[start MATERIAL]

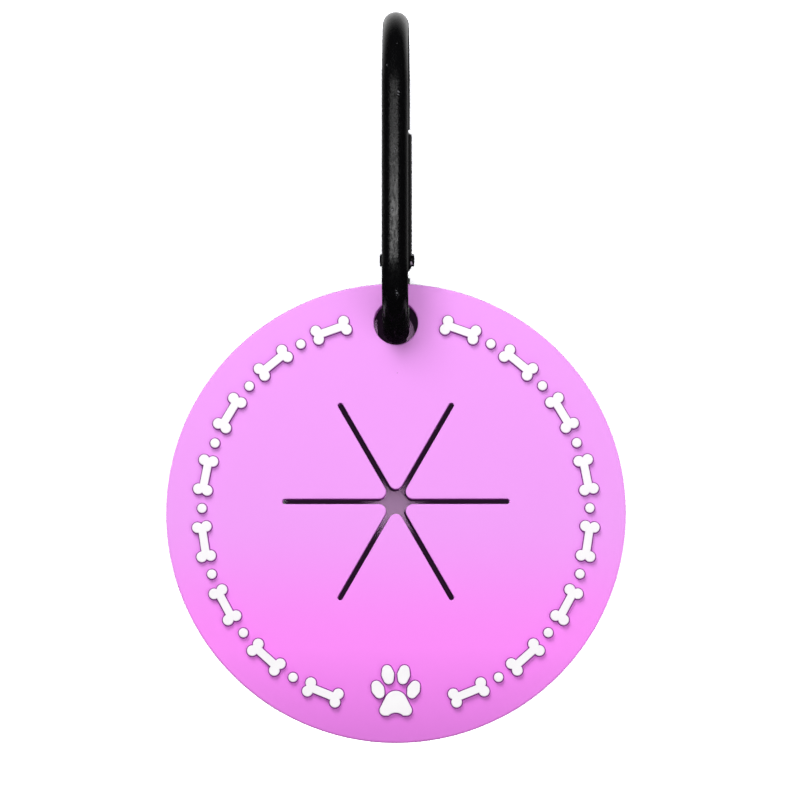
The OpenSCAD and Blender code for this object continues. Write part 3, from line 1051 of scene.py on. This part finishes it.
def makeLights():
    allButSheet = linkTo("allButSheet", backdrop, "EXCLUDE")
    onlySheet = linkTo("onlySheet", backdrop, "INCLUDE")
    onlyClip = linkTo("onlyClip", clipPieces, "INCLUDE")
    onlyPink = linkTo("onlyPink", pinkPieces, "INCLUDE")
    target = Vector(lights["target"])
    key = addLamp("keySoftbox", lights["keyPlace"], target, lights["keySize"], lights["keySize"],
                  lights["keyPower"], allButSheet)
    fill = addLamp("fillSoftbox", lights["fillPlace"], target, lights["fillSize"], lights["fillSize"],
                   lights["fillPower"], allButSheet)
    back = addLamp("backSoftbox", lights["backPlace"], target, lights["backSize"], lights["backSize"],
                   lights["backPower"], allButSheet)
    key.visible_glossy = fill.visible_glossy = back.visible_glossy = False
    for rim in addPair("rimSoftbox", lights["rimPlace"], target, lights["rimWidth"], lights["rimHeight"],
                       lights["rimPower"], onlyPink):
        rim.visible_glossy = False
    for i, (place, spot, radius, power) in enumerate(lights["snoots"]):
        addSnoot(f"snoot{i + 1}", Vector(place), Vector(spot), radius, power, onlySheet)
    addPair("sheetLamp", lights["sheetLampPlace"], target, lights["sheetLampSize"],
            lights["sheetLampSize"], lights["sheetLampPower"], onlySheet)
    sheenPlace = Vector(lights["sheenPlace"])
    sheen = addLamp("sheenStrip", sheenPlace, sheenPlace + Vector((0, 1, 0)), lights["sheenWidth"],
                    lights["sheenHeight"], lights["sheenPower"], onlyClip)
    sheen.visible_diffuse = False


makeLights()


# The world: white to the camera and dim to the object's matt faces. Reflections see it white above and
# behind the object and dark in front of it, as in a studio with its lamps flagged off.

dome = {
    "onObject": 0.16,
    "behindFrom": 0.1,      # how far back a reflection looks, from where it begins to brighten
    "behindTo": 0.75,       # to where it is full
    "behindDark": 0.01,
    "aboveFrom": 0.05,      # how far up it looks, likewise
    "aboveTo": 0.33,
    "aboveDark": 0.016,
    "aboveFull": 1.16,
}


def makeWorld():
    world = bpy.data.worlds.new("studioDome")
    bpy.context.scene.world = world
    world.use_nodes = True
    tree = world.node_tree
    tree.nodes.clear()
    way = addNode(tree, "ShaderNodeTexCoord").outputs["Generated"]
    parts = addNode(tree, "ShaderNodeSeparateXYZ", None, {0: way})
    behind = addNode(tree, "ShaderNodeMapRange",
                     {"From Min": dome["behindFrom"], "From Max": dome["behindTo"],
                      "To Min": dome["behindDark"]}, {"Value": parts.outputs["Y"]})
    above = addNode(tree, "ShaderNodeMapRange",
                    {"From Min": dome["aboveFrom"], "From Max": dome["aboveTo"],
                     "To Min": dome["aboveDark"], "To Max": dome["aboveFull"]},
                    {"Value": parts.outputs["Z"]})
    behind = addNode(tree, "ShaderNodeMath", {"operation": "MULTIPLY"},
                     {0: behind.outputs["Result"], 1: above.outputs["Result"]})
    rays = addNode(tree, "ShaderNodeLightPath")
    mirrored = addNode(tree, "ShaderNodeMath", {"operation": "ADD", "use_clamp": True},
                       {0: rays.outputs["Is Glossy Ray"], 1: rays.outputs["Is Transmission Ray"]})
    light = addNode(tree, "ShaderNodeMix", {"data_type": "FLOAT", 2: dome["onObject"]},
                    {0: mirrored.outputs[0], 3: behind.outputs[0]})
    strength = addNode(tree, "ShaderNodeMix", {"data_type": "FLOAT", 3: 1.0},
                       {0: rays.outputs["Is Camera Ray"], 2: light.outputs[0]})
    background = addNode(tree, "ShaderNodeBackground", {"Color": (1, 1, 1, 1)},
                         {"Strength": strength.outputs[0]})
    output = addNode(tree, "ShaderNodeOutputWorld")
    tree.links.new(background.outputs[0], output.inputs["Surface"])


makeWorld()
print("lights set")


# Camera: a long lens almost square to the disc, a little to the right and below

camera = {
    "imageWidth": 800,          # px
    "pixelsPerMm": 6.55,        # at the disc
    "middleX": 396.0,           # px, the disc's middle in the photograph
    "middleZ": 513.2,           # px from the top
    "turn": 0.9,                # degrees to the object's right
    "rise": -4.2,               # degrees
    "distance": 0.8,            # m
    "sensor": 36,               # mm
    "clipStart": 0.01,          # m
    "clipEnd": 20,              # m
}


def makeCamera():
    scale = camera["pixelsPerMm"] / mm
    half = camera["imageWidth"] / 2
    target = Vector((discCentre.x + (half - camera["middleX"]) / scale, 0,
                     discCentre.y + (camera["middleZ"] - half) / scale))
    turn, rise = math.radians(camera["turn"]), math.radians(camera["rise"])
    way = Vector((math.sin(turn) * math.cos(rise), -math.cos(turn) * math.cos(rise), math.sin(rise)))
    data = bpy.data.cameras.new("productCamera")
    data.sensor_width = camera["sensor"]
    data.lens = camera["sensor"] * camera["distance"] * scale / camera["imageWidth"]
    data.clip_start = camera["clipStart"]
    data.clip_end = camera["clipEnd"]
    eye = bpy.data.objects.new("productCamera", data)
    eye.location = target + way * camera["distance"]
    eye.rotation_euler = (-way).to_track_quat("-Z", "Y").to_euler()
    bpy.context.scene.collection.objects.link(eye)
    bpy.context.scene.camera = eye


makeCamera()
bpy.context.scene.view_settings.view_transform = "Standard"

print("scene ready")
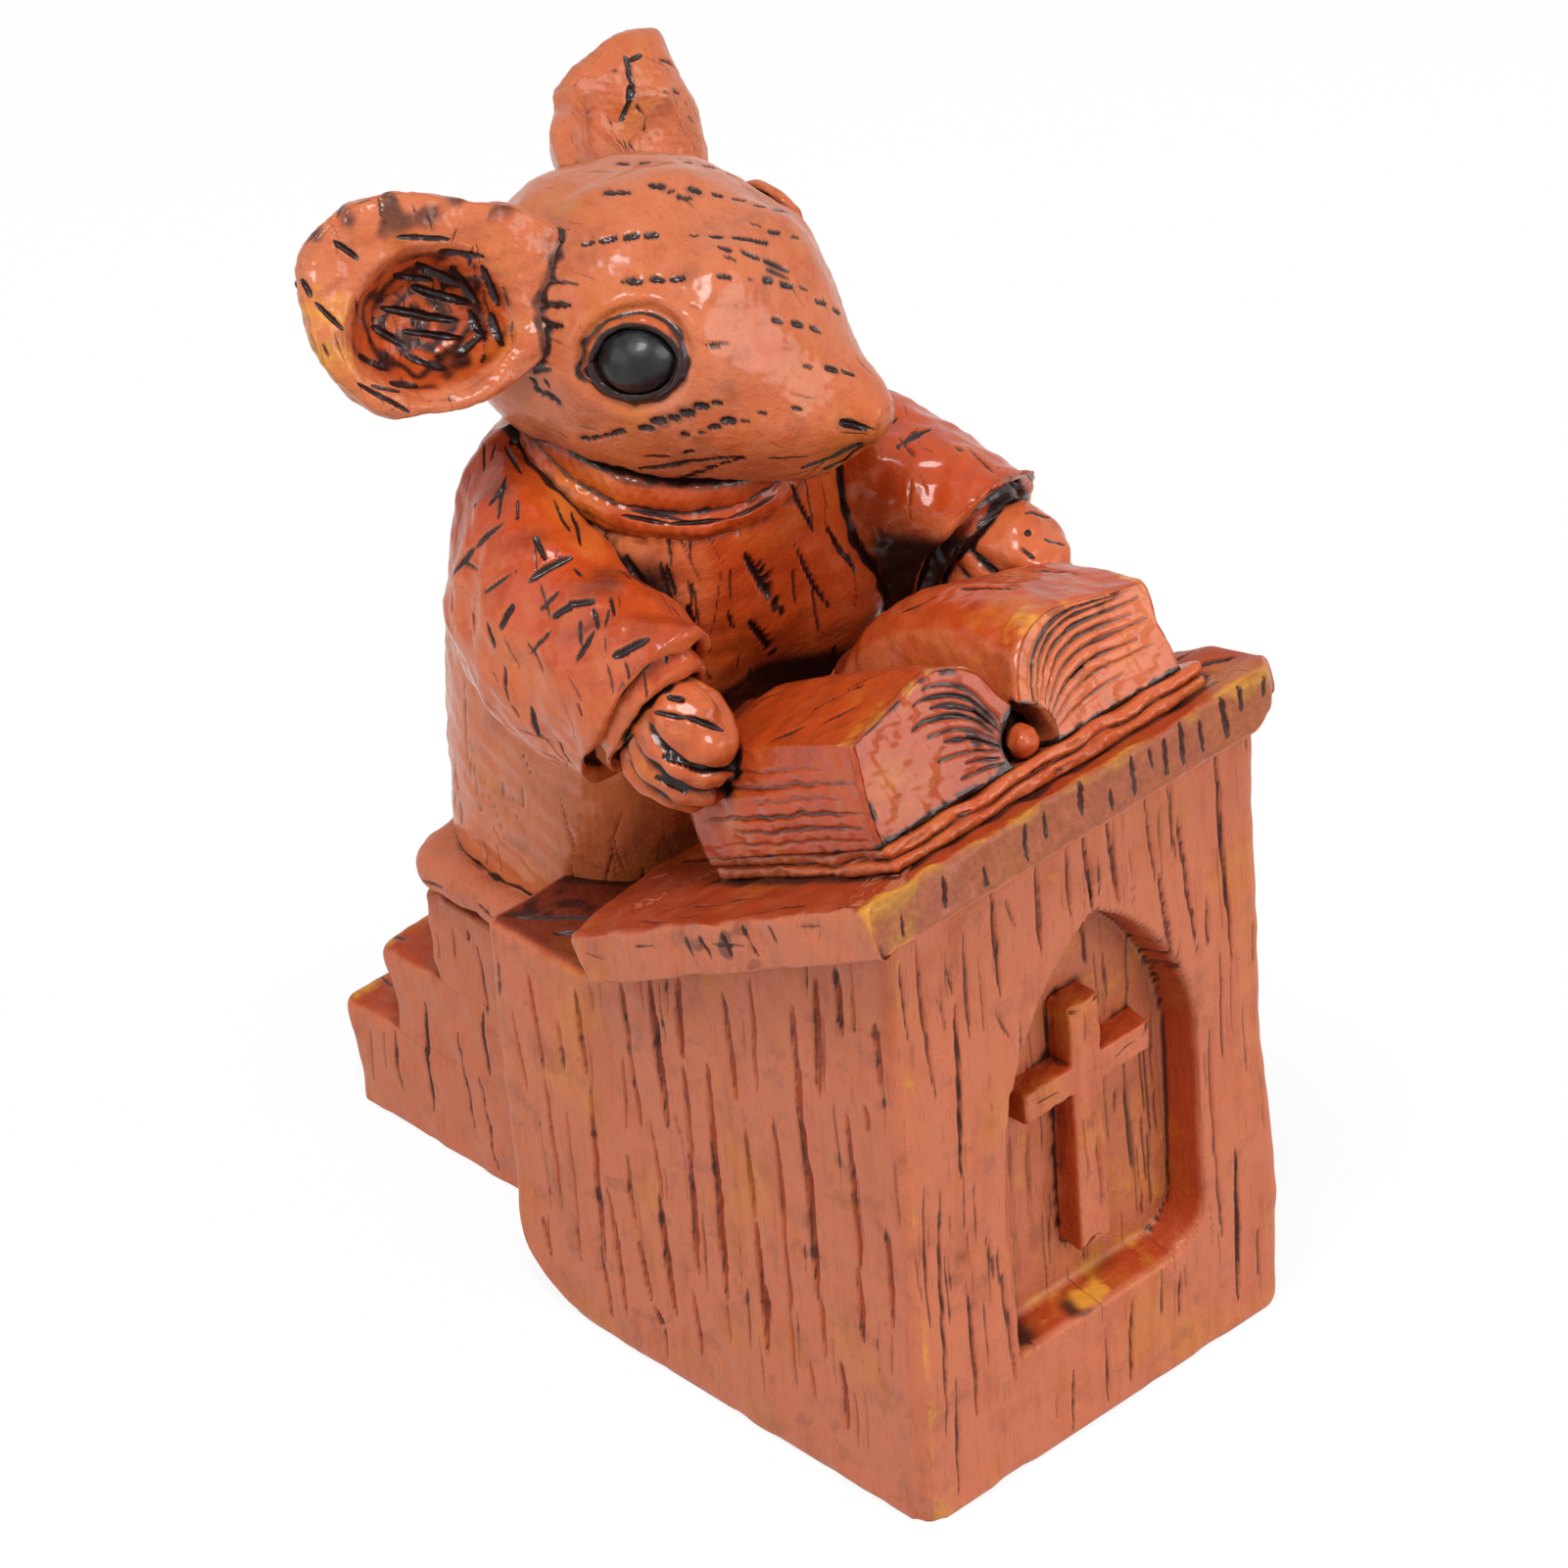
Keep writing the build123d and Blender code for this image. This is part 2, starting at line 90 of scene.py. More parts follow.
class Board:
    """Short ways to add nodes to one tree and join them as they are made."""

    def __init__(self, tree):
        self.tree = tree

    def add(self, kind, sockets=None, **settings):
        """A new node with its settings, and its sockets joined or written."""
        node = self.tree.nodes.new(kind)
        for key, value in settings.items():
            setattr(node, key, value)
        for key, value in (sockets or {}).items():
            self.put(value, node.inputs[key])
        return node

    def put(self, value, socket):
        """Joins a socket or writes a plain number or colour."""
        if hasattr(value, "is_output"):
            self.tree.links.new(value, socket)
        else:
            socket.default_value = value

    def sum(self, how, one, two):
        return self.add("ShaderNodeMath", {0: one, 1: two}, operation=how).outputs[0]

    def plus(self, one, two):
        return self.sum("ADD", one, two)

    def times(self, one, two):
        return self.sum("MULTIPLY", one, two)

    def swing(self, value, reach):
        """A noise moved to lie round 0: its value less a half, times a reach."""
        return self.times(self.sum("SUBTRACT", value, 0.5), reach)

    def step(self, value, low, high):
        """A soft step of a value from low to high."""
        ends = {"Value": value, "From Min": low, "From Max": high}
        return self.add("ShaderNodeMapRange", ends, interpolation_type="SMOOTHSTEP").outputs["Result"]

    def blend(self, share, one, two):
        """A colour that is the first at a share of 0 and the second at 1."""
        return self.add("ShaderNodeMix", {0: share, 6: one, 7: two}, data_type="RGBA").outputs[2]

    def noise(self, where, scale, detail, rough):
        sockets = {"Vector": where, "Scale": scale, "Detail": detail, "Roughness": rough}
        return self.add("ShaderNodeTexNoise", sockets).outputs["Fac"]

    def mask(self, name):
        return self.add("ShaderNodeAttribute", attribute_name=name).outputs["Fac"]

    def millimetres(self):
        """The object's own coordinates, in millimetres."""
        here = self.add("ShaderNodeTexCoord").outputs["Object"]
        return self.add("ShaderNodeVectorMath", {0: here, "Scale": 1 / MM}, operation="SCALE").outputs[0]

    def seen_directly(self):
        """A value that is 1 for rays from the lens, from gloss and through glass."""
        path = self.add("ShaderNodeLightPath").outputs
        lens_or_gloss = self.sum("MAXIMUM", path["Is Camera Ray"], path["Is Glossy Ray"])
        return self.sum("MAXIMUM", lens_or_gloss, path["Is Transmission Ray"])

    def surface(self, shader, kind="ShaderNodeOutputMaterial"):
        """Ends the tree with a shader as its surface."""
        self.add(kind, {"Surface": shader.outputs[0]})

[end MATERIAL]

WHAT THE EXERCISE ASKS: Your answer should be only the number of lines that hold the word "code".

FULL OUTPUT: 2